Two-Sample t-Test | EDA Visual Encyclopedia

What It Is

The two-sample t-test is a hypothesis test that determines whether the means of two independent groups differ significantly. It computes a t-statistic from the observed difference in sample means, standardized by the pooled (or unpooled) standard error.

When to Use It

Use the two-sample t-test when you have two independent groups and want to test whether their population means are equal. This is one of the most commonly used statistical tests in science and engineering, applicable to comparing treatments, processes, or populations. It is a prerequisite check in many quality improvement and experimental analysis workflows.

How to Interpret

Compare the absolute value of the computed t-statistic to the critical value from the t-distribution at the chosen significance level. If |t| exceeds the critical value, reject the null hypothesis that the two means are equal. Equivalently, if the p-value is less than the significance level (commonly 0.05), the difference is statistically significant. A large t-statistic indicates that the difference between means is large relative to the variability within the groups. Always pair this test with an examination of the confidence interval for the mean difference to assess practical significance.

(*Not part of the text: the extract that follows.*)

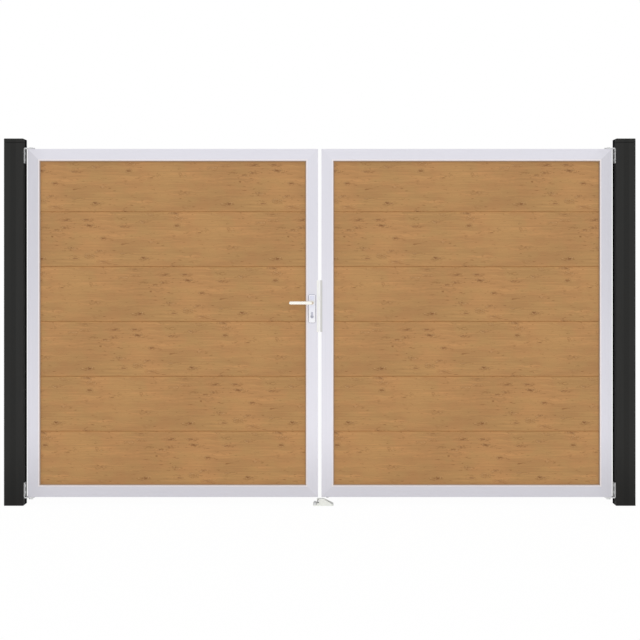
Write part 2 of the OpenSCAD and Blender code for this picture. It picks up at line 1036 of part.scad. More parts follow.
// One of its outlines, seen from the street, with the soft edges of a casting
module stop_outline(top) {
    intersection() {
        translate([-stop_left, 0])
            square([stop_left + stop_right, top]);
        offset(r = stop_round)
            offset(r = -2 * stop_round)
                offset(r = stop_round)
                    polygon([
                        [-stop_left, -stop_h], [stop_right, -stop_h],
                        [stop_right, stop_foot / 2], [stop_top_right, top],
                        [-stop_top_left, top],
                        [-stop_top_left, stop_foot], [-stop_left, stop_foot],
                    ]);
    }
}

module ground_stop() {
    depth = stop_front + stop_back - cheek_t;
    mid_y = stop_back - depth / 2;
    hollow_right = pocket_left() - stop_wall;
    difference() {
        union() {
            translate([0, mid_y, 0])
                upright(depth)
                    stop_outline(stop_h);
            translate([0, (cheek_t + eps) / 2 - stop_front, 0])
                upright(cheek_t + eps)
                    stop_outline(stop_h + cheek_rise);
        }
        translate([0, mid_y, 0])
            upright(depth - 2 * stop_wall)
                polygon([
                    [stop_wall - stop_top_left, -1], [hollow_right, -1],
                    [hollow_right, ramp(hollow_right) - 1.2 * stop_wall],
                    [stop_top_right - stop_wall / 2, stop_h - stop_wall],
                    [stop_wall - stop_top_left, stop_h - stop_wall],
                ]);
        translate([pocket_left(), rod_y - pocket_s / 2, pocket_floor()])
            cube([pocket_s, pocket_s, stop_h]);
        for (y = anchor_y)
            translate([anchor_x, y, -1])
                cylinder(r = anchor_d / 2 + 0.2, h = stop_foot + 2);
    }
}

function pocket_left() = rod_x - pocket_s / 2;
function ramp(x) =
    stop_h - (x - stop_top_right) * (stop_h - stop_foot / 2) / (stop_right - stop_top_right);
function pocket_floor() = rod_tip_z - rod_drop - 3;

module stop_anchors() {
    for (y = anchor_y)
        translate([anchor_x, y, 0]) {
            cylinder(d = anchor_d, h = anchor_top);
            translate([0, 0, stop_foot])
                cylinder(d = 2 * anchor_d, h = washer_t);
            translate([0, 0, stop_foot + washer_t - eps])
                cylinder(d = nut_s / cos(30), h = nut_h, $fn = 6);
        }
}

color(anthracite) post(false);  // left_post
color(anthracite) post(true);  // right_post
color(anthracite) post_cap(false);  // left_post_cap
color(anthracite) post_cap(true);  // right_post_cap
color(steel) place_bracket(false, true) bracket();  // left_top_bracket
color(steel) place_bracket(false, false) bracket();  // left_bottom_bracket
color(steel) place_bracket(true, true) bracket();  // right_top_bracket
color(steel) place_bracket(true, false) bracket();  // right_bottom_bracket
color(steel) pivot_bolts();
color(steel) bracket_screws();
color(zinc) ground_stop();
color(black) stop_anchors();

color(aluminium) rail(false, true);  // left_top_rail
color(aluminium) rail(false, false);  // left_bottom_rail
color(aluminium) hinge_stile(false);  // left_hinge_stile
color(aluminium) lock_stile(false);  // left_lock_stile
color(steel) corner_cleats(false);  // left_corner_cleats
color(black) setting_blocks(false);  // left_setting_blocks
color(black) pivot_bushes(false);  // left_pivot_bushes
color(light_oak) board(false, 1);  // left_board_1
color(light_oak) board(false, 2);  // left_board_2
color(light_oak) board(false, 3);  // left_board_3
color(light_oak) board(false, 4);  // left_board_4
color(light_oak) board(false, 5);  // left_board_5
color(light_oak) board(false, 6);  // left_board_6

color(aluminium) rail(true, true);  // right_top_rail
color(aluminium) rail(true, false);  // right_bottom_rail
color(aluminium) hinge_stile(true);  // right_hinge_stile
color(aluminium) lock_stile(true);  // right_lock_stile
color(steel) corner_cleats(true);  // right_corner_cleats
color(black) setting_blocks(true);  // right_setting_blocks
color(black) pivot_bushes(true);  // right_pivot_bushes
color(light_oak) board(true, 1);  // right_board_1
color(light_oak) board(true, 2);  // right_board_2
color(light_oak) board(true, 3);  // right_board_3
color(light_oak) board(true, 4);  // right_board_4
color(light_oak) board(true, 5);  // right_board_5
color(light_oak) board(true, 6);  // right_board_6

color(steel) lock_case();
color(steel) lock_case_cover();
color(bright) lock_forend();
color(steel) forend_screws();
color(bright) handle_plate(false);  // front_handle_plate
color(bright) handle_plate(true);  // back_handle_plate
color(steel) plate_screws();
color(steel) lock_cylinder();
color(bright) lever(false);  // front_lever
color(bright) lever(true);  // back_lever
color(steel) spindle();
color(steel) lock_follower();
color(steel) latch_bolt();
color(steel) deadbolt();
color(steel) key_plug();

color(steel) strike();
color(steel) strike_screws();
color(steel) drop_bolt_guide();
color(steel) guide_screws();
color(steel) drop_bolt_rod();
color(black) drop_bolt_grip();
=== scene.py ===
# %% [markdown]
# # A double garden gate
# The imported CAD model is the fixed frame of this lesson: two aluminium-framed
# leaves filled with PVC boards, between two posts. Here it gets its camera, its
# light, its finishes and the small parts that are easier to model in Blender.

# %% Load the frame
import math

import bmesh
import bpy
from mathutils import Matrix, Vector


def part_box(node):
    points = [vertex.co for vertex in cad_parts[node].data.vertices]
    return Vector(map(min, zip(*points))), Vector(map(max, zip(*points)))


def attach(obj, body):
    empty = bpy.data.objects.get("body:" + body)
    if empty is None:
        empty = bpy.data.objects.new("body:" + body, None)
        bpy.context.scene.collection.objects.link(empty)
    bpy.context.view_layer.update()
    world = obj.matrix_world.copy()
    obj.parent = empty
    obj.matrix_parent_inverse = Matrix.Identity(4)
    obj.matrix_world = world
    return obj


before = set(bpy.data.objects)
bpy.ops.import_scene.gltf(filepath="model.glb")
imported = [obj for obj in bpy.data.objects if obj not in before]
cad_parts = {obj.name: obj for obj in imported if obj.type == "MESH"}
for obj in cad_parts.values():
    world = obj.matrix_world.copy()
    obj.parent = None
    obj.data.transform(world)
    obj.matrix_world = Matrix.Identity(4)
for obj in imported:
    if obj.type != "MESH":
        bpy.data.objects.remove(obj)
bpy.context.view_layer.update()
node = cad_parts
X, Y, Z = range(3)

# %% [markdown]
# ## Camera
# The photograph is a straight front view through a long lens. The posts' inner
# sides just show, which fixes the distance. The camera is level, and a vertical
# shift keeps the posts upright while the gate sits high in the picture.

# %% Camera
EYE = Vector((0.0, -7.85, 1.2325))
FOCAL_PX = 1514.5
PICTURE_PX = 640
HORIZON_PX = 267.0
SHIFT_X = 0.0004

camera_data = bpy.data.cameras.new("camera")
camera_data.sensor_width = 36.0
camera_data.lens = camera_data.sensor_width * FOCAL_PX / PICTURE_PX
camera_data.shift_x = SHIFT_X
camera_data.shift_y = (HORIZON_PX - PICTURE_PX / 2) / PICTURE_PX
camera = bpy.data.objects.new("camera", camera_data)
camera.location = EYE
camera.rotation_euler = (math.pi / 2, 0.0, 0.0)
bpy.context.scene.collection.objects.link(camera)
bpy.context.scene.camera = camera
bpy.context.scene.view_settings.view_transform = "Standard"
print("lens", round(camera_data.lens, 2), "mm")

# %% [markdown]
# ## Helpers for node materials
# Every finish is a Principled shader whose inputs come from procedural patterns
# on Object coordinates, in metres. These helpers keep the node code short.


# %% Node helpers
class Finish:
    """A material under construction: its nodes, its links and its shader."""

    def __init__(self, name, roughness, metallic=0.0, specular=0.5):
        self.mat = bpy.data.materials.new(name)
        self.mat.use_nodes = True
        self.nodes = self.mat.node_tree.nodes
        self.links = self.mat.node_tree.links
        self.shader = self.nodes["Principled BSDF"]
        self.shader.inputs["Roughness"].default_value = roughness
        self.shader.inputs["Metallic"].default_value = metallic
        self.shader.inputs["Specular IOR Level"].default_value = specular
        self.place = self.add("TexCoord").outputs["Object"]

    def add(self, kind, inputs=None, **settings):
        """A new node; an input is either a value or another node's output."""
        made = self.nodes.new("ShaderNode" + kind)
        for key, value in settings.items():
            setattr(made, key, value)
        for key, value in (inputs or {}).items():
            if isinstance(value, bpy.types.NodeSocket):
                self.links.new(value, made.inputs[key])
            else:
                made.inputs[key].default_value = value
        return made

    def math(self, operation, a, b=0.0, c=0.0):
        return self.add("Math", {0: a, 1: b, 2: c}, operation=operation).outputs[0]

    def axes(self):
        """The place's distances from the origin along X, Y and Z."""
        return self.add("SeparateXYZ", {0: self.place}).outputs

    def stretch(self, scale, place=None):
        inputs = {"Vector": place or self.place, "Scale": scale}
        return self.add("Mapping", inputs).outputs[0]

    def noise(self, scale, detail, place=None):
        """Noise whose grain has its own size along each axis, in cycles a metre."""
        inputs = {"Vector": self.stretch(scale, place), "Scale": 1.0, "Detail": detail}
        return self.add("TexNoise", inputs).outputs["Fac"]

    def ramp(self, value, low, high, to_low=0.0, to_high=1.0):
        """Goes softly from to_low to to_high while the value goes from low to high."""
        inputs = {0: value, 1: low, 2: high, 3: to_low, 4: to_high}
        made = self.add("MapRange", inputs, interpolation_type="SMOOTHSTEP")
        return made.outputs[0]

    def mix(self, share, a, b, blend="MIX"):
        """The colour a, with this share of the colour b in it."""
        made = self.add("Mix", data_type="RGBA", blend_type=blend)
        for socket, value in zip((0, 6, 7), (share, a, b)):
            if isinstance(value, bpy.types.NodeSocket):
                self.links.new(value, made.inputs[socket])
            elif socket == 0:
                made.inputs[socket].default_value = value
            else:
                made.inputs[socket].default_value = (*value, 1.0)
        return made.outputs[2]

    def turn(self, tone, colour, axis, low, high):
        """Turns a tone into the colour between two distances from zero on an axis."""
        distance = self.math("ABSOLUTE", self.axes()[axis])
        return self.mix(self.ramp(distance, low, high), tone, colour)

    def colour(self, value):
        self.links.new(value, self.shader.inputs["Base Color"])

    def rough(self, value, low, high):
        made = self.add("MapRange", {0: value, 3: low, 4: high})
        self.links.new(made.outputs[0], self.shader.inputs["Roughness"])

    def bump(self, height, distance, strength):
        inputs = {"Height": height, "Distance": distance, "Strength": strength}
        made = self.add("Bump", inputs)
        self.links.new(made.outputs[0], self.shader.inputs["Normal"])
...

Assumptions and Limitations

The test assumes both samples are drawn independently from normally distributed populations. The pooled version additionally assumes equal population variances; when this assumption is violated, use the Welch (unequal variance) version with Welch-Satterthwaite degrees of freedom. For large samples, the normality assumption is relaxed by the Central Limit Theorem.

Reference: NIST/SEMATECH e-Handbook, Section 1.3.5.3

Formulas

t-Statistic (Equal Variances)

t = \frac{\bar{x}_1 - \bar{x}_2}{s_p \sqrt{\frac{1}{n_1} + \frac{1}{n_2}}}

The test statistic measures the difference between two sample means in units of the pooled standard error.

Pooled Standard Deviation

s_p = \sqrt{\frac{(n_1 - 1)s_1^2 + (n_2 - 1)s_2^2}{n_1 + n_2 - 2}}

The pooled standard deviation combines the two sample variances, weighted by their degrees of freedom, under the equal-variance assumption.

Degrees of Freedom (Equal Variances)

\nu = n_1 + n_2 - 2

Under the equal-variance assumption, the degrees of freedom equal the total sample size minus two.

t-Statistic (Unequal Variances / Welch)

t = \frac{\bar{x}_1 - \bar{x}_2}{\sqrt{\dfrac{s_1^2}{n_1} + \dfrac{s_2^2}{n_2}}}

When the equal-variance assumption is not met, each sample variance is divided by its own sample size rather than using a pooled estimate.

Welch-Satterthwaite Degrees of Freedom

\nu = \frac{\left(\dfrac{s_1^2}{n_1} + \dfrac{s_2^2}{n_2}\right)^2}{\dfrac{(s_1^2/n_1)^2}{n_1-1} + \dfrac{(s_2^2/n_2)^2}{n_2-1}}

The approximate degrees of freedom for the Welch t-test, accounting for unequal variances. The result is generally not an integer and is rounded down.

Python Example

import numpy as np
from scipy import stats

# Sample data: two independent groups
group_a = np.array([24.5, 23.8, 25.1, 22.9, 24.2, 23.6, 25.0, 24.8])
group_b = np.array([26.3, 27.1, 25.8, 26.9, 27.5, 26.0, 27.2, 26.5])

# Two-sample t-test (assuming equal variances)
t_stat, p_value = stats.ttest_ind(group_a, group_b, equal_var=True)

print(f"t-statistic: {t_stat:.4f}")
print(f"p-value:     {p_value:.6f}")
print(f"Reject H0 at alpha=0.05: {p_value < 0.05}")

# Welch's t-test (unequal variances)
t_welch, p_welch = stats.ttest_ind(group_a, group_b, equal_var=False)
print(f"\nWelch t-statistic: {t_welch:.4f}")
print(f"Welch p-value:     {p_welch:.6f}")